Судя по всему, Элюар вернулся совершенно сломленным. Более близким к самоубийству, чем перед отъездом. «Теперь я не могу пройти мимо Сены, не испытав желания в нее броситься», — говорил он Нолю. «Пусть помолчит тот, кто не плакал каждый вечер своей жизни от глупости людской и от обязанностей, продиктованных ему самой низменной необходимостью», — писал он чуть позже, когда это уже не выглядело откровением. А много лет спустя, в 1946 году, когда Элюар внезапно потерял Нуш,[107] Арагон вспомнил именно об этих днях, боясь в любую минуту узнать, что Поль покончил с собой…
Гала не забрала его с собой в рай. Симона пишет Денизе: «Я никогда не прошу ей не ее ложь, а ее лживое поведение в момент его отъезда. Я испытываю к ней безграничное отвращение. Я не могу простить, когда у меня воруют мои переживания. А тем более у Андре».
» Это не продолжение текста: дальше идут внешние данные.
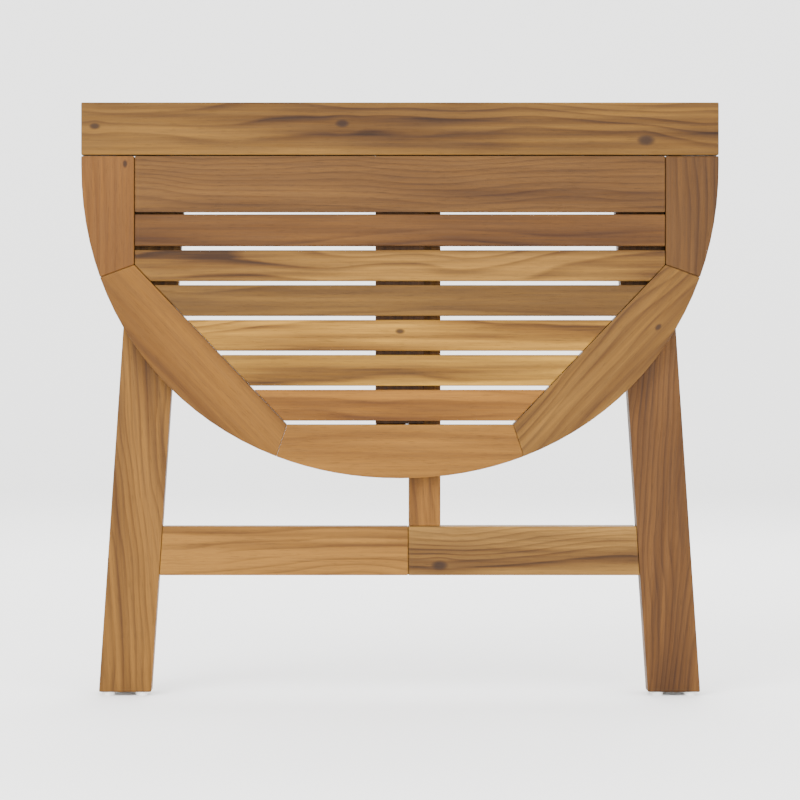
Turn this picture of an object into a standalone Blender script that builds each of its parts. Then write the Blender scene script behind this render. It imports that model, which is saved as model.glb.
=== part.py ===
"""A half-round folding table of slatted wood, folded flat. Its top hangs in front of two splayed leg frames.

+X is right, +Y is back and +Z is up, in metres. The origin is on the floor, below the middle of its box.
Lengths below are in millimetres, and the helper functions turn them into metres.
"""

import math

import bmesh
import bpy
from mathutils import Matrix, Vector

MM = 0.001
GAP = 0.3  # between two pieces that touch

# Depths are counted from the front face of the front leg frame, which lies this far in front of the origin.
FRONT = -16.5
TOP_FRONT, TOP_BACK = -25.0, -1.0
SLAT_BACK = -13.0
FRAME_DEPTH = 26.0
RAIL_DEPTH = 22.0
DEEP_RAIL = 30.0
REAR_FRONT, REAR_BACK = 33.0, 55.0
CAP_BACK = 58.0

# The top is half an oval below its hinge line, slightly squarer than an ellipse.
# A straight board lies above it.
HINGE_Z = 715.0
HINGE_Y = -0.5
SEAM = 0.65
HALF_WIDTH, OVAL_HEIGHT, OVAL_Z = 420.0, 413.5, HINGE_Z - 11.6
OVAL_POWER = 2.08
BOARD_HEIGHT = 70.0
SIDE_CORNER = (350.0, HINGE_Z - 144.0)
FRONT_CORNER = (149.0, HINGE_Z - 354.5)
SIDE_MITRE = (30.0, -11.0)
FRONT_MITRE = (10.0, -30.0)
SLATS = 7
SLOT_PITCH = 46.0
FIRST_SLOT_Z = HINGE_Z - 76.0
SLOT, FIRST_SLOT = 5.2, 2.8
SLAT_END_GAP = 0.6
BATTEN_HALF = 32.0
BATTEN_TOP = HINGE_Z + 34.0

# The leg frames lean outwards: their centre lines run from the hinge line to the floor.
LEG_TOP_X, LEG_FLOOR_X = 316.5, 364.5
LEG_WIDTH, REAR_LEG_WIDTH = 69.5, 58.0
GLIDE_HEIGHT, GLIDE_RADIUS, GLIDE_SPACING = 5.0, 9.0, 44.0
CAP_BOTTOM = HINGE_Z - 25.0
UPPER_RAIL = (HINGE_Z - 70.0, CAP_BOTTOM - GAP)
LOWER_RAIL = (160.0, 225.0)
RAIL_SEAM_X = 11.6
POST = (12.4, 54.3)

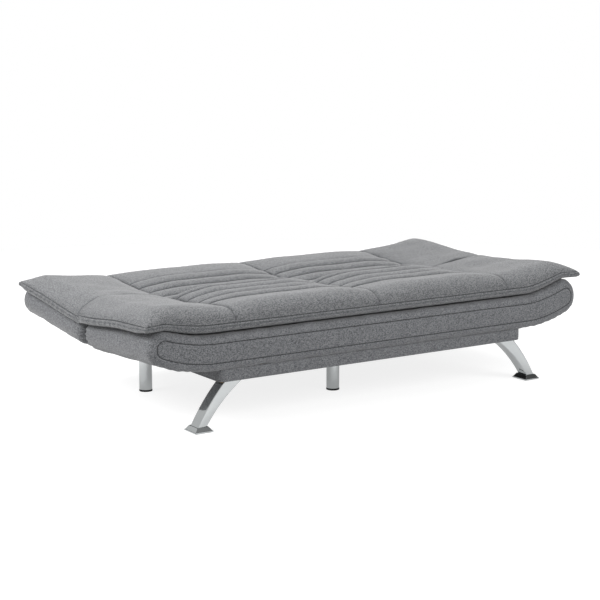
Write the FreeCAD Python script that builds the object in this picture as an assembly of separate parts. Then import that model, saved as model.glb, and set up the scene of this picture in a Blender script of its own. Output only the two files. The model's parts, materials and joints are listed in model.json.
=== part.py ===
# Click clack sofa bed, lying flat as a bed.
# Millimetres, X along the length, Y from the seat front to the back, Z up, origin on the floor in the middle.
# Each half (seat, back) is shaped level in its own frame, with u as the distance from the crease,
# and is then tilted about the hinge line, which lies along X at the crease.
import FreeCAD, Part
import math
import os
from FreeCAD import Vector

os.makedirs("parts", exist_ok=True)

# Hinge line and lie of the two halves
hinge_height = 335.0
seat_tilt = -2.5
back_tilt = 5.8
notch_pitch = 17.0
recline_notches = 4
lift_notches = 1

# Upholstered bodies
body_bottom = 194.6
body_thick = 127.0
body_depth = 525.0
body_tip = 972.0
crease_gap = 6.0
bend_start = 710.0
bend_radius = 610.0
top_bend_radius = 640.0
shell_wall = 12.0
crease_wall = 54.0
face_fillet = 18.0
crease_fillet = 38.0
piping_radius = 2.5
piping_inset = 24.0

# Quilted pad, with its thickness at the outer edge, at the cross seams, in the panels and at the tips
pad_tip = 980.0
pad_depth = 514.0
pad_underlap = 3.0
pad_edge = {-1: 36.0, 1: 34.0}
pad_seam = {-1: 78.0, 1: 46.0}
pad_panel = {-1: 101.0, 1: 72.0}
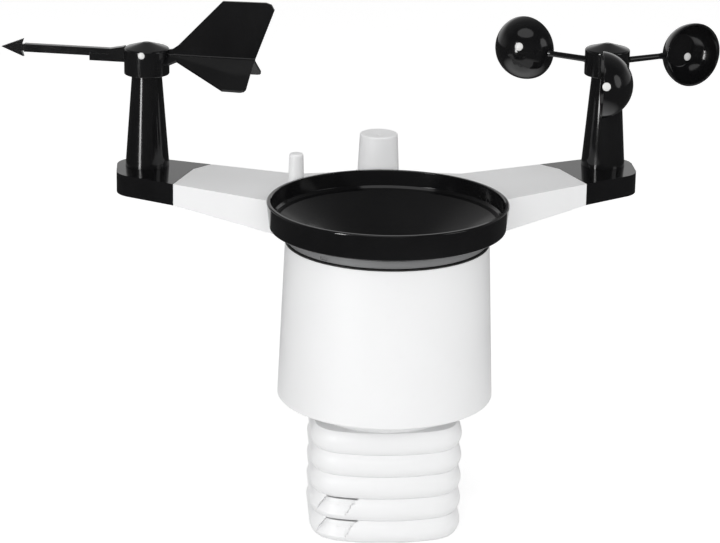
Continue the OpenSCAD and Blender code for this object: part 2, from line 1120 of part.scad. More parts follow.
module rotor_sensor_board() {
  post_board(1);
}

// round cap over the post top with a shallow cone roof
module turning_cap() {
  difference() {
    union() {
      translate([0, 0, cap_bottom])
        cylinder(r = cap_r, h = cap_side_h);
      translate([0, 0, cap_bottom + cap_side_h])
        cylinder(r1 = cap_r, r2 = 2.2, h = cap_cone_h);
    }
    translate([0, 0, cap_bottom - eps])
      cylinder(r = cap_r - cap_wall, h = cap_side_h - cap_roof);
    translate([0, 0, cap_bottom - eps])
      cylinder(r = shaft_r, h = cap_side_h, $fn = 64);
  }
}

module turning_shaft() {
  translate([0, 0, shaft_low])
    cylinder(r = shaft_r, h = cap_bottom + cap_side_h - shaft_low - 0.5, $fn = 64);
}

module turning_magnet() {
  translate([0, 0, shaft_low - 4])
    cylinder(r = 3.5, h = 4, $fn = 64);
}

module vane_cap() {
  color("#121212")
    post_place(-1)
      turning_cap();
}

module vane_shaft() {
  color("silver")
    post_place(-1)
      turning_shaft();
}

module vane_magnet() {
  color("#5a5a5a")
    post_place(-1)
      turning_magnet();
}

module vane_frame() {
  post_place(-1)
    translate([0, 0, vane_z])
      rotate([0, 0, vane_yaw])
        children();
}

module cap_room() {
  translate([0, 0, -big / 2])
    cylinder(r = cap_r + 0.04, h = big);
}

// arrow bar, deeper near the cap, with a flat head
module vane_arrow() {
  color("#121212")
    vane_frame()
      difference() {
        union() {
          translate([-arrow_reach + 13, -1.8, -2])
            cube([arrow_reach - 13, 3.6, 4.4]);
          translate([-32, -2.2, -4.6])
            cube([32, 4.4, 4]);
          rotate([90, 0, 0])
            linear_extrude(height = 2.4, center = true)
              polygon([
                [-arrow_reach, 0.2],
                [-arrow_reach + 12.6, 5.2],
                [-arrow_reach + 10.8, 0.2],
                [-arrow_reach + 12.6, -4.8]
              ]);
          translate([-arrow_reach + 9, -1.2, -1.6])
            cube([6, 2.4, 3.6]);
          // fairing from the cap roof down to the bar
          rotate([90, 0, 0])
            linear_extrude(height = 4.4, center = true)
              polygon([[-21, 2.3], [-9, 4.7], [-9, -1], [-21, -1]]);
        }
        cap_room();
      }
}

// three fins round a spine at 120 degrees
module vane_tail() {
  color("#121212")
    vane_frame()
      difference() {
        union() {
          fin([
            [8, 0],
            [11.4, 3.4],
            [14.8, 3.9],
            [17.8, 6],
            [fin_h * 1.34, fin_h],
            [tail_reach - 4.6, fin_h + 0.3],
            [tail_reach - 1.6, fin_h - 0.7],
            [tail_reach, fin_h - 3.6],
            [tail_reach - 10.8, 0]
          ]);
          for (a = [120, -120])
            rotate([a, 0, 0])
              fin([
                [8, 0],
                [8, 8],
                [13.5, 7.6],
                [17.7, 4.4],
                [47, 25.2],
                [tail_reach - 14.2, 25.4],
                [tail_reach - 12.4, 24.7],
                [tail_reach - 11.5, 23],
                [tail_reach - 11.3, 3],
                [tail_reach - 10.8, 0]
              ]);
          translate([8, 0, 0])
            rotate([0, 90, 0])
              cylinder(r = 1.4, h = tail_reach - 18.8, $fn = 48);
        }
        cap_room();
      }
}

module fin(outline) {
  rotate([90, 0, 0])
    linear_extrude(height = 1.6, center = true)
      polygon(outline);
}

module vane_screw() {
  color("#d8d8d8")
    post_place(-1)
      translate([0, 0, cap_bottom + cap_side_h - m3_head_h - 0.1])
        rotate([0, 0, -103])
          translate([cap_r + eps, 0, 0])
            rotate([0, 90, 0])
              cylinder(r = 1.9, h = 1, $fn = 48);
}

module rotor_cap() {
  color("#121212")
    post_place(1)
      turning_cap();
}

module rotor_shaft() {
  color("silver")
    post_place(1)
      turning_shaft();
}

module rotor_magnet() {
  color("#5a5a5a")
    post_place(1)
      turning_magnet();
}

module cup_axes(k) {
  post_place(1)
    translate([0, 0, arm_z])
      rotate([0, 0, -90 + rotor_turn + 120 * k])
        children();
}

// tapered spoke ending in a cup that opens clockwise seen from above
module wind_cup() {
  cup_y = -cup_ahead - cup_sink;
  difference() {
    union() {
      rotate([0, 90, 0])
        cylinder(r1 = spoke_r, r2 = spoke_tip_r, h = cup_reach - cup_r + 3, $fn = 48);
      translate([cup_reach, cup_y, 0])
        sphere(r = cup_r);
    }
    difference() {
      translate([cup_reach, cup_y, 0])
        sphere(r = cup_r - cup_wall);
      // flat disc in the bottom of the cup
      translate([cup_reach, cup_y + cup_r - cup_disc, 0])
        rotate([-90, 0, 0])
          cylinder(r = 9.6, h = 9);
    }
    translate([cup_reach - 30, -cup_ahead - 60, -30])
      cube([60, 60, 60]);
    translate([0, 0, -big / 2])
      cylinder(r = cap_r + 0.04, h = big);
  }
}

module rotor_cups() {
  color("#121212")
    for (k = [0 : 2])
      cup_axes(k)
        wind_cup();
}

// pale pin heads: two outside the cups, one on the disc inside the third
module cup_pins() {
  color("#d8d8d8") {
    cup_pin_place(0)
      rotate([0, 0, 9])
        rotate([0, -10.2, 0])
          translate([cup_r + eps, 0, 0])
            rotate([0, 90, 0])
              pin_head();
    cup_pin_place(1)
      translate([5, cup_r - cup_disc - eps, -4.2])
        rotate([90, 0, 0])
          pin_head();
    cup_pin_place(2)
      rotate([0, 0, 103])
        rotate([0, -12.5, 0])
          translate([cup_r + eps, 0, 0])
            rotate([0, 90, 0])
              pin_head();
  }
}

module cup_pin_place(k) {
  cup_axes(k)
    translate([cup_reach, -cup_ahead - cup_sink, 0])
      children();
}

module pin_head() {
  cylinder(r = 2.3, h = 0.8, $fn = 48);
}

module battery_door() {
  door_w = bay_w + 2 * door_over;
  color("white")
    bay_axes() {
      difference() {
        union() {
          translate([-door_over, -door_w / 2, -door_gap - door_t])
            cube([bay_l + 2 * door_over, door_w, door_t]);
          translate([-door_over, 0, hinge_z])
            rotate([90, 0, 0])
              cylinder(r = door_t / 2, h = door_w, center = true);
        }
        // notches round the hinge lugs
        for (s = [-1, 1])
          translate([-door_over - 2, s * hinge_y - lug_w / 2 - 0.2, -5])
            cube([3.8, lug_w + 0.4, 8]);
      }
      translate([-door_over, 0, hinge_z])
        rotate([90, 0, 0])
          cylinder(r = hinge_pin_r, h = 2 * hinge_y + lug_w + 2, center = true, $fn = 48);
    }
}

// lug under the arm that carries one end of the door's pin
module hinge_lug(s) {
  bay_axes()
    translate([-door_over, s * hinge_y, hinge_z])
      difference() {
        union() {
          rotate([90, 0, 0])
            cylinder(r = door_t / 2, h = lug_w, center = true);
          translate([-door_t / 2, -lug_w / 2, 0])
            cube([door_t, lug_w, 0.7 - hinge_z]);
        }
        rotate([90, 0, 0])
          cylinder(r = hinge_pin_r + run, h = lug_w + 1, center = true, $fn = 48);
      }
}

module battery_cells() {
  color("#3a6ea5")
    bay_axes()
      for (k = [-1 : 1])
        translate([(bay_l - cell_l) / 2, k * cell_pitch, cell_lift + cell_r])
          rotate([0, 90, 0]) {
            cylinder(r = cell_r, h = cell_l - 1, $fn = 64);
            translate([0, 0, cell_l - 1 - eps])
              cylinder(r = 1.9, h = 1, $fn = 32);
          }
}

arm_frame();
arm_cover();
end_cap_left();
end_cap_right();
pole_socket();
saddle_bracket();
saddle_screws();
pole_screw();
pole_nut();
antenna_sleeve();
gauge_body();
gauge_deck();
seal_ring();
bottom_plate();
plate_screws();
lock_collar();
funnel();
debris_filter();
gauge_floor();
bucket_cradle();
bucket_pin();
stop_screws();
drain_screens();
drain_tubes();
reed_switch();
tipping_bucket();
bucket_magnet();
main_board();
radio_module();
board_posts();
reset_button();
louvre_1();
louvre_2();
louvre_3();
louvre_4();
louvre_5();
shield_core();
shield_foot();
tie_screws();
climate_board();
climate_sensor();
vane_post();
vane_bushings();
vane_sensor_board();
vane_cap();
vane_shaft();
vane_arrow();
vane_tail();
vane_screw();
vane_magnet();
rotor_post();
rotor_bushings();
rotor_sensor_board();
rotor_cap();
rotor_shaft();
rotor_cups();
cup_pins();
rotor_magnet();
battery_door();
battery_cells();
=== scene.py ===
import json
import math

import bmesh
import bpy
from mathutils import Matrix, Vector


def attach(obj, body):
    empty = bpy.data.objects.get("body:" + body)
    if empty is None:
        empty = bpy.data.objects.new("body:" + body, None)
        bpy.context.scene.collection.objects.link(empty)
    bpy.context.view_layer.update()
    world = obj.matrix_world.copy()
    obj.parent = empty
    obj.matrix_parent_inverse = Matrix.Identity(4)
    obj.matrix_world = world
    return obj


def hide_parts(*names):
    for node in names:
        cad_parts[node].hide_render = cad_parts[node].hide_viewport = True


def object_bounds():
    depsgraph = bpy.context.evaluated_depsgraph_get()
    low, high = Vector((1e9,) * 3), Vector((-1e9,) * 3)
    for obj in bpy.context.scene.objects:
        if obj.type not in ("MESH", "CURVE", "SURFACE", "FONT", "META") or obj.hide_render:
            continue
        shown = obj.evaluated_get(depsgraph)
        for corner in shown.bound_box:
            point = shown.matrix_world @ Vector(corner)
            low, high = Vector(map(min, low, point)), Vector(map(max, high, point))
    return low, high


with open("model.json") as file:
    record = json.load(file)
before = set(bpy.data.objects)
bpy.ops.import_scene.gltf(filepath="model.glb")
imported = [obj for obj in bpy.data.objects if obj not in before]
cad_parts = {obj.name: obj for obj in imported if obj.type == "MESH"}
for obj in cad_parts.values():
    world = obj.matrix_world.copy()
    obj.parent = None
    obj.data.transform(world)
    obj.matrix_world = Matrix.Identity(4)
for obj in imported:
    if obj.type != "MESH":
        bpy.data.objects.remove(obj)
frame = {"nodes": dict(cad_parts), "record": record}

MM = 0.001
CAD_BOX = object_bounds()
NODES = frame["nodes"]


# ---------------------------------------------------------------- camera
AZ, EL, ROLL = math.radians(-3.615), math.radians(17.477), math.radians(0.957)
DISTANCE = 1.481678
AIM = Vector((-0.014174, -0.080, 0.021382))
SENSOR_MM, LENS_MM = 36, 139.95
CLIP_NEAR, CLIP_FAR = 0.05, 30


def place_camera():
    """The photograph's view: turned round the part, looking down a little and rolled slightly."""
    right = Vector((math.cos(AZ), math.sin(AZ), 0))
    ahead = Vector((-math.sin(AZ) * math.cos(EL), math.cos(AZ) * math.cos(EL), -math.sin(EL)))
    up = right.cross(ahead)
    across = right * math.cos(ROLL) + up * math.sin(ROLL)
    upright = up * math.cos(ROLL) - right * math.sin(ROLL)
    place = AIM - ahead * DISTANCE
    cam_data = bpy.data.cameras.new("view")
    cam_data.sensor_width = SENSOR_MM
    cam_data.lens = LENS_MM
    cam_data.clip_start = CLIP_NEAR
    cam_data.clip_end = CLIP_FAR
    cam = bpy.data.objects.new("view", cam_data)
    bpy.context.collection.objects.link(cam)
    rows = [(across[k], upright[k], -ahead[k], place[k]) for k in range(3)]
    cam.matrix_world = Matrix((*rows, (0, 0, 0, 1)))
    bpy.context.scene.camera = cam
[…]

Все это произошло непосредственно перед смертью Анатоля Франса. Очевидно, сводя с ним счеты, сюрреалисты старались забыть о неловкости, вызванной возвращением Элюара. Однако эта инициатива исходила сначала не от группы, а от Дриё, давшего на это деньги. Оказалось, что Арагон написал свой текст в поезде, на пути из Гетари, а это значит, что до сих пор он поддерживал связь с группой только через письма. Вероятно, он вернулся вместе с Дриё, который, пожалуй, был даже рад случаю вновь прилепиться к группе. Анатоль Франс же символизировал все то, что ненавидели эти молодые люди, вернувшиеся с войны: «Этот дед смешал с грязью всех, кого мы любим среди наших отцов и дядей».
«Вы уже давали пощечину трупу?»Бретон решил замахнуться пошире: «Лоти,[108] Баррес, Франс — обведем красивой рамочкой тот год, когда упокоились три этих мрачных персонажа: идиот, предатель и соглядатай. Удостоим третьего особенно презрительного слова, я не возражаю. Вместе с Франсом ушло немного человеческого раболепия. Пусть станет праздником тот день, когда мы хороним хитрость, традиционализм, патриотизм, оппортунизм, скептицизм, реализм и малодушие!.. Не простим ему никогда, что он украсил флаги Революции своей улыбчивой иронией».